According to the 2009 European Commission progress report, judicial reform in Albania remains in its early stages, with little progress made thereon in the last year. Now the General Prosecutor's Office seeks the authorisation to investigate a judge on corruption-related charges. A constitutional amendment that would restrict the immunity of judges is needed for implementation of this task.

The second round of crucial high-level talks, aimed at ending Bosnia-Herzegovina's convoluted political impasse, ended on Wednesday without concrete results.The talks on last week ended after only a couple of hours, with all Bosnian Serb and Croat leaders and some Bosniak (Bosnian Muslim) representatives rejecting some or all of the proffered package.

During President Medvedev's state visit in Serbia a number of bilateral agreements were signed, including one to establish a joint company (South Stream Serbia) to plan, build, and manage the section of the South Stream gas pipeline, which will pass through Serbia. A second deal saw the foundation of the Banatski Dvor UGS Joint Venture, which will construct and manage a gas storage facility in northern Serbia.


The International Court of Justice, ICJ, has set the agenda for a hearing on Kosovo’s independence declaration. More over background in my article “UN is sending Kosovo case to ICJ"


Albania's press freedom was recently reconfirmed as the worst in the Balkans, by the Reporters Without Borders' Freedom of the Press Index. Albania is ranked 88 of 179 countries polled for the index, squeezed in between the United Arab Emirates and Senegal. Macedonia ranks 34, Bosnia 39, Romania 50, Serbia 62, Bulgaria 68, Kosovo 75, Croatia 77 and Montenegro 78. A wave of bombings against the political and media spheres during 2008 tarnished the image of Croatia within the EU at a time when the country was hoping to join the bloc as quickly as possible.

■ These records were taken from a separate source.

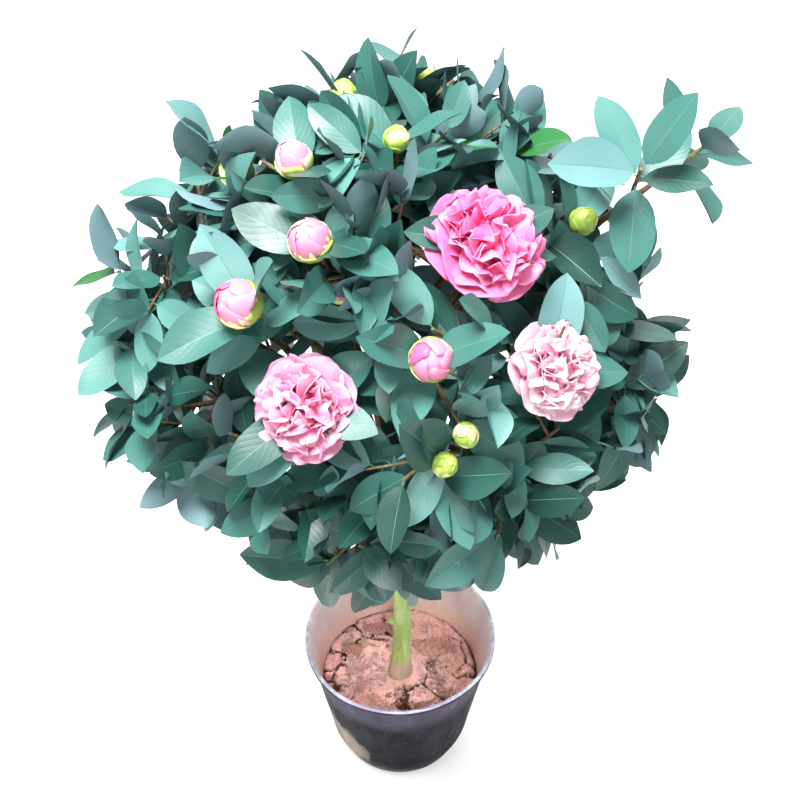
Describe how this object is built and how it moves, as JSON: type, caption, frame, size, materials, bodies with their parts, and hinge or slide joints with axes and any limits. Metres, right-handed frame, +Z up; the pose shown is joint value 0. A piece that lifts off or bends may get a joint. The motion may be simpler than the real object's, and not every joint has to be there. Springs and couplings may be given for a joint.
{
  "type": "potted camellia shrub",
  "caption": "Camellia shrub in a tapered plastic nursery pot of clay soil: one bare trunk under a round crown of leathery leaves, pink double blooms and buds.",
  "frame": {"origin": "centre of the pot's flat underside, on the surface that it stands on", "axes": "+Z up along the trunk, +X to the right of the plant's front, -Y towards its front"},
  "size_m": [0.6463, 0.5657, 0.999],
  "materials": {
    "pot": "smoky, slightly translucent moulded plastic, dusty",
    "soil": "dry, cracked and crumbly clay",
    "trunk": "smooth yellow-green bark, brown and earthy at the foot",
    "bough": "young brown and green bark",
    "foliage": "leathery leaves with a satin gloss",
    "bloom": "soft ruffled petals, deep pink to nearly white; in the solids the blooms are fused to their twigs in the foliage",
    "bud": "smooth green scales, some with pink petals showing; in the solids the buds are fused to their twigs in the foliage"
  },
  "bodies": {
    "root": {"pot": "pot", "soil": "soil", "trunk": "trunk", "bough_upper_right": "bough", "bough_front_left": "bough", "bough_right_front": "bough", "bough_upper_left": "bough", "bough_top": "bough", "bough_left": "bough", "bough_right": "bough", "bough_back": "bough", "bough_back_left_high": "bough", "bough_back_right_high": "bough", "bough_bottom_front": "bough", "bough_under_left": "bough", "bough_under_right": "bough", "bough_left_front": "bough", "bough_top_left": "bough", "bough_front": "bough", "bough_right_high": "bough", "bough_front_low": "bough", "bough_top_right": "bough", "bough_back_top": "bough", "bough_right_sprig": "bough", "bough_left_low": "bough", "bough_right_low": "bough", "bough_bottom_left": "bough", "bough_back_left": "bough", "bough_back_right": "bough", "bough_back_left_low": "bough", "bough_back_right_low": "bough", "foliage_upper_right": "foliage", "foliage_front_left": "foliage", "foliage_right_front": "foliage", "foliage_upper_left": "foliage", "foliage_top": "foliage", "foliage_left": "foliage", "foliage_right": "foliage", "foliage_back": "foliage", "foliage_back_left_high": "foliage", "foliage_back_right_high": "foliage", "foliage_bottom_front": "foliage", "foliage_under_left": "foliage", "foliage_under_right": "foliage", "foliage_left_front": "foliage", "foliage_top_left": "foliage", "foliage_front": "foliage", "foliage_right_high": "foliage", "foliage_front_low": "foliage", "foliage_top_right": "foliage", "foliage_back_top": "foliage", "foliage_right_sprig": "foliage", "foliage_left_low": "foliage", "foliage_right_low": "foliage", "foliage_bottom_left": "foliage", "foliage_back_left": "foliage", "foliage_back_right": "foliage", "foliage_back_left_low": "foliage", "foliage_back_right_low": "foliage"}
  },
  "joints": []
}
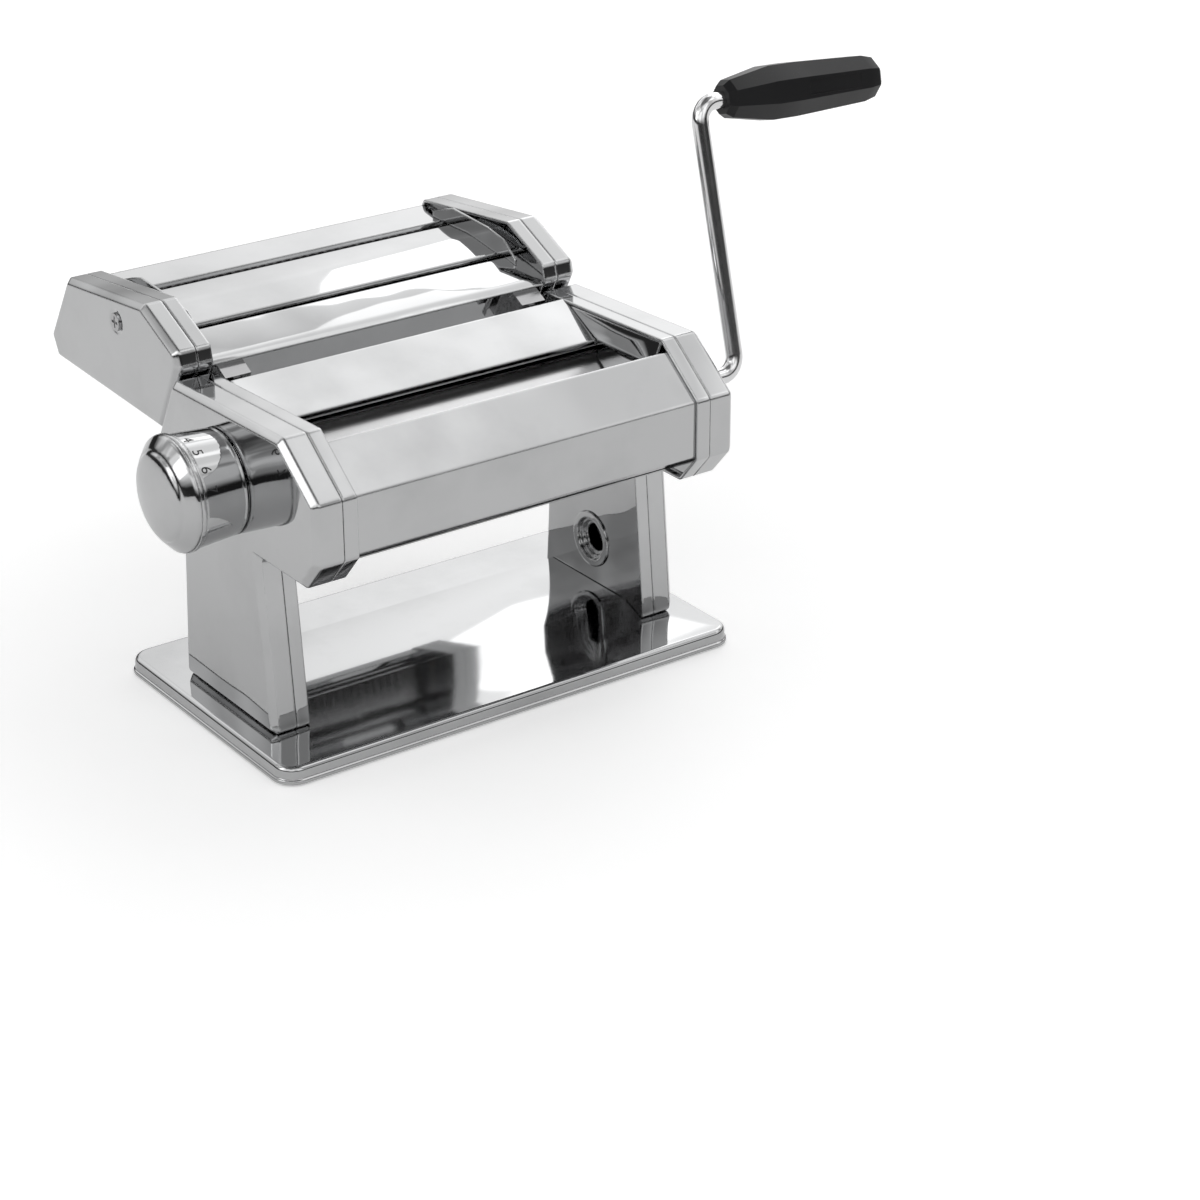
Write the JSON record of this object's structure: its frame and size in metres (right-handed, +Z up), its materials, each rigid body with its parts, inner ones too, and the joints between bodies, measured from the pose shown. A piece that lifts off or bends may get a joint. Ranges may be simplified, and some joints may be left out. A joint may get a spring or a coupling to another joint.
{
  "type": "hand-cranked dough roller",
  "caption": "Chrome table-top dough roller with smooth rollers, thickness knob, removable crank with black grip, and a lift-off unit of wide and narrow ribbon cutters",
  "frame": {"origin": "middle of the base's footprint, on the table under the rubber feet", "axes": "X along the rollers with the crank at +X and the thickness knob at -X, Y back towards the cutter unit, Z up"},
  "size_m": [0.3497, 0.2126, 0.2222],
  "materials": {
    "chrome": "mirror chrome plating on steel sheet",
    "steel": "plain bright steel",
    "roller_chrome": "ground and polished chrome",
    "cutter_steel": "machined steel",
    "gear_steel": "oiled hardened steel",
    "bronze": "sintered bronze",
    "rubber": "matt black rubber",
    "black_plastic": "moulded black plastic, satin gloss",
    "spring_steel": "drawn spring wire"
  },
  "bodies": {
    "frame": {"base_plate": "chrome", "base_feet": "rubber", "leg_screws": "steel", "inner_housing_left": "chrome", "inner_housing_right": "chrome", "outer_housing_left": "chrome", "outer_housing_right": "chrome", "bearing_plates": "steel", "clamp_bush": "steel", "tie_rods": "steel", "tie_nuts": "steel", "front_cover": "chrome", "rear_cover": "chrome", "dough_guide_left": "chrome", "dough_guide_right": "chrome", "scraper_front": "steel", "scraper_rear": "steel", "roller_bushes": "bronze", "shaft_bushes": "bronze", "index_pin": "steel", "rails": "steel"},
    "drive_roller": {"fixed_roller": "roller_chrome", "fixed_roller_gear": "gear_steel"},
    "crank": {"crank_rod": "chrome", "grip_clip": "steel"},
    "grip": {"crank_grip": "black_plastic"},
    "setting_shaft": {"thickness_shaft": "steel", "knob_retainer": "steel", "knob_spring": "spring_steel"},
    "knob": {"knob_drum": "chrome", "knob_cap": "chrome"},
    "carriers": {"roller_carriers": "bronze"},
    "setting_roller": {"thickness_roller": "roller_chrome", "thickness_roller_gear": "gear_steel"},
    "cutter_unit": {"cutter_side_left": "chrome", "cutter_side_right": "chrome", "cutter_cap_left": "chrome", "cutter_cap_right": "chrome", "cutter_plates": "steel", "cutter_deck_rear": "chrome", "cutter_deck_middle": "chrome", "cutter_deck_front": "chrome", "cutter_guides": "steel", "cutter_tie_rods": "steel", "cutter_bushes": "bronze", "cutter_screws": "steel", "rail_shoes": "steel", "combs": "steel"},
    "wide_driven": {"wide_roll_driven": "cutter_steel", "wide_gear_driven": "gear_steel"},
    "wide_mate": {"wide_roll_mate": "cutter_steel", "wide_gear_mate": "gear_steel"},
    "narrow_driven": {"narrow_roll_driven": "cutter_steel", "narrow_gear_driven": "gear_steel"},
    "narrow_mate": {"narrow_roll_mate": "cutter_steel", "narrow_gear_mate": "gear_steel"}
  },
  "joints": [
    {"name": "crank_turn", "type": "hinge", "parent": "frame", "child": "drive_roller", "pos_m": [0, -0.032, 0.105], "axis": [1, 0, 0], "continuous": true},
    {"name": "crank_pull", "type": "slide", "parent": "drive_roller", "child": "crank", "axis": [1, 0, 0], "range_m": [0, 0.025]},
    {"name": "grip_spin", "type": "hinge", "parent": "crank", "child": "grip", "pos_m": [0.18095, -0.00373, 0.20977], "axis": [0.999, -0.0114, -0.0421], "continuous": true},
    {"name": "knob_turn", "type": "hinge", "parent": "frame", "child": "setting_shaft", "pos_m": [0, -0.00635, 0.105], "axis": [1, 0, 0], "range_deg": [-41, 81]},
    {"name": "knob_pull", "type": "slide", "parent": "setting_shaft", "child": "knob", "axis": [-1, 0, 0], "range_m": [0, 0.004], "stiffness_N_per_m": 1500, "springref_m": -0.002, "deforming": ["knob_spring"]},
    {"name": "gap_slide", "type": "slide", "parent": "frame", "child": "carriers", "axis": [0, 1, 0], "range_m": [-0.0009, 0.0018]},
    {"name": "setting_roller_turn", "type": "hinge", "parent": "carriers", "child": "setting_roller", "pos_m": [0, -0.0068, 0.105], "axis": [1, 0, 0], "continuous": true},
    {"name": "cutter_lift", "type": "slide", "parent": "frame", "child": "cutter_unit", "axis": [0, -0.4741, 0.8805], "range_m": [0, 0.06]},
    {"name": "wide_roll_turn", "type": "hinge", "parent": "cutter_unit", "child": "wide_driven", "pos_m": [0, 0.0468, 0.13], "axis": [1, 0, 0], "continuous": true},
    {"name": "wide_mate_turn", "type": "hinge", "parent": "cutter_unit", "child": "wide_mate", "pos_m": [0, 0.0652, 0.13], "axis": [1, 0, 0], "continuous": true},
    {"name": "narrow_roll_turn", "type": "hinge", "parent": "cutter_unit", "child": "narrow_driven", "pos_m": [0, 0.0888, 0.134], "axis": [1, 0, 0], "continuous": true},
    {"name": "narrow_mate_turn", "type": "hinge", "parent": "cutter_unit", "child": "narrow_mate", "pos_m": [0, 0.1072, 0.134], "axis": [1, 0, 0], "continuous": true}
  ],
  "couplings": [
    {"joint": "knob_turn", "follows": "gap_slide", "rad_per_m": 775.7},
    {"joint": "setting_roller_turn", "follows": "crank_turn", "ratio": -1},
    {"joint": "wide_mate_turn", "follows": "wide_roll_turn", "ratio": -1},
    {"joint": "narrow_mate_turn", "follows": "narrow_roll_turn", "ratio": -1}
  ]
}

On a positive note, citizens of the former Yugoslav Republic of Macedonia, Montenegro and Serbia (excluding residents of Kosovo) are on course to benefit from eventual visa liberalization to Schengen countries from 1 January 2010. The Commission plans to table proposals by the middle of next year to extend this right to Albania and Bosnia and Herzegovina, provided they meet the necessary conditions. A dialogue with Kosovo, with the perspective of visa liberalization once key conditions have been met, has also been proposed.

EU also has free-trade arrangements in place with the rest of the Western Balkans – the Former Yugoslav Republic of Macedonia, Montenegro, Albania, Bosnia-Herzegovina and Serbia.


Bottom line


When Ireland said yes to Lisbon and President Klaus is tired alone to resist the Treaty the way seems open for Croatia, (FYR) Macedonia to join EU. Albania, Montenegro and Serbia can follow soon if they want. Bosnia-Herzegovina is collapsing as state (more e.g. In my article “Bosnia collapsing")


Kosovo may get some progress if EU is ready to squander more billions of euros for its capacity building efforts, but my overall view about Kosovo is quite pessimistic (More e.g in my article “Kosovo update”)


One question is what is the added value for part of Bosnia-Herzegovina and Serbia to be a EU member state; most important pragmatic benefits can be achieved through visa-liberalization and free-trade agreements.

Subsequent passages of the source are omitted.